== Given material ==
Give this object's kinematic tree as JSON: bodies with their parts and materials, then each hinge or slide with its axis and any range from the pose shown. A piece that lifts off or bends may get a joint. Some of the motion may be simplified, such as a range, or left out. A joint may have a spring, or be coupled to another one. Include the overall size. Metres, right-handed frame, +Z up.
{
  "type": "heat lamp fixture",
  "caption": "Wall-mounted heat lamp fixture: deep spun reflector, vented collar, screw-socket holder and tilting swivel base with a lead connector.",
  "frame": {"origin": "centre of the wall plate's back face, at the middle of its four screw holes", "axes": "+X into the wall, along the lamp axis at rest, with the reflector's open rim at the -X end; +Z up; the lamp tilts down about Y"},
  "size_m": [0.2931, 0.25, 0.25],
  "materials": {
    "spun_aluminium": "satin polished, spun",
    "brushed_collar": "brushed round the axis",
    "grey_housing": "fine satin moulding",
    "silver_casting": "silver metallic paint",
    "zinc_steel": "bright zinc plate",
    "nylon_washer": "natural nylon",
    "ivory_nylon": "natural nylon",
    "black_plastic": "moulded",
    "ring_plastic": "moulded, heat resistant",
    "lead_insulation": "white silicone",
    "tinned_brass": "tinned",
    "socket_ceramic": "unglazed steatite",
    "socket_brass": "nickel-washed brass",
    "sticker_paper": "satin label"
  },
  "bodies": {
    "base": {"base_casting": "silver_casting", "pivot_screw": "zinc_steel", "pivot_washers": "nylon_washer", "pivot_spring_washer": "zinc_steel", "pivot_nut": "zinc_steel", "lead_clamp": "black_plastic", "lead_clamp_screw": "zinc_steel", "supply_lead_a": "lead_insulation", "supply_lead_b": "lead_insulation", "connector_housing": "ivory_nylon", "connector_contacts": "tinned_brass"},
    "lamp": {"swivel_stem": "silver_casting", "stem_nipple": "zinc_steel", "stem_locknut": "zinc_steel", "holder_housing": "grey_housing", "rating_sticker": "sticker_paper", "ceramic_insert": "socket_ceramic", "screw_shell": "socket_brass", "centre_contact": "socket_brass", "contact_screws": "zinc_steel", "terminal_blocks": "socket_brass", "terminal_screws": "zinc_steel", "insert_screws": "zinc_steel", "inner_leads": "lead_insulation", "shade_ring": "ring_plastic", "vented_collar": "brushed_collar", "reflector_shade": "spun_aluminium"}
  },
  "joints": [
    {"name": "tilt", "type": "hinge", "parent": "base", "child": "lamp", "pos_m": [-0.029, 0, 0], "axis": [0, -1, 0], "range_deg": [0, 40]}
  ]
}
===
• _What the task requires_
Go through the listing and copy all of it exactly.

• _Solution_
Give this object's kinematic tree as JSON: bodies with their parts and materials, then each hinge or slide with its axis and any range from the pose shown. A piece that lifts off or bends may get a joint. Some of the motion may be simplified, such as a range, or left out. A joint may have a spring, or be coupled to another one. Include the overall size. Metres, right-handed frame, +Z up.
{
  "type": "heat lamp fixture",
  "caption": "Wall-mounted heat lamp fixture: deep spun reflector, vented collar, screw-socket holder and tilting swivel base with a lead connector.",
  "frame": {"origin": "centre of the wall plate's back face, at the middle of its four screw holes", "axes": "+X into the wall, along the lamp axis at rest, with the reflector's open rim at the -X end; +Z up; the lamp tilts down about Y"},
  "size_m": [0.2931, 0.25, 0.25],
  "materials": {
    "spun_aluminium": "satin polished, spun",
    "brushed_collar": "brushed round the axis",
    "grey_housing": "fine satin moulding",
    "silver_casting": "silver metallic paint",
    "zinc_steel": "bright zinc plate",
    "nylon_washer": "natural nylon",
    "ivory_nylon": "natural nylon",
    "black_plastic": "moulded",
    "ring_plastic": "moulded, heat resistant",
    "lead_insulation": "white silicone",
    "tinned_brass": "tinned",
    "socket_ceramic": "unglazed steatite",
    "socket_brass": "nickel-washed brass",
    "sticker_paper": "satin label"
  },
  "bodies": {
    "base": {"base_casting": "silver_casting", "pivot_screw": "zinc_steel", "pivot_washers": "nylon_washer", "pivot_spring_washer": "zinc_steel", "pivot_nut": "zinc_steel", "lead_clamp": "black_plastic", "lead_clamp_screw": "zinc_steel", "supply_lead_a": "lead_insulation", "supply_lead_b": "lead_insulation", "connector_housing": "ivory_nylon", "connector_contacts": "tinned_brass"},
    "lamp": {"swivel_stem": "silver_casting", "stem_nipple": "zinc_steel", "stem_locknut": "zinc_steel", "holder_housing": "grey_housing", "rating_sticker": "sticker_paper", "ceramic_insert": "socket_ceramic", "screw_shell": "socket_brass", "centre_contact": "socket_brass", "contact_screws": "zinc_steel", "terminal_blocks": "socket_brass", "terminal_screws": "zinc_steel", "insert_screws": "zinc_steel", "inner_leads": "lead_insulation", "shade_ring": "ring_plastic", "vented_collar": "brushed_collar", "reflector_shade": "spun_aluminium"}
  },
  "joints": [
    {"name": "tilt", "type": "hinge", "parent": "base", "child": "lamp", "pos_m": [-0.029, 0, 0], "axis": [0, -1, 0], "range_deg": [0, 40]}
  ]
}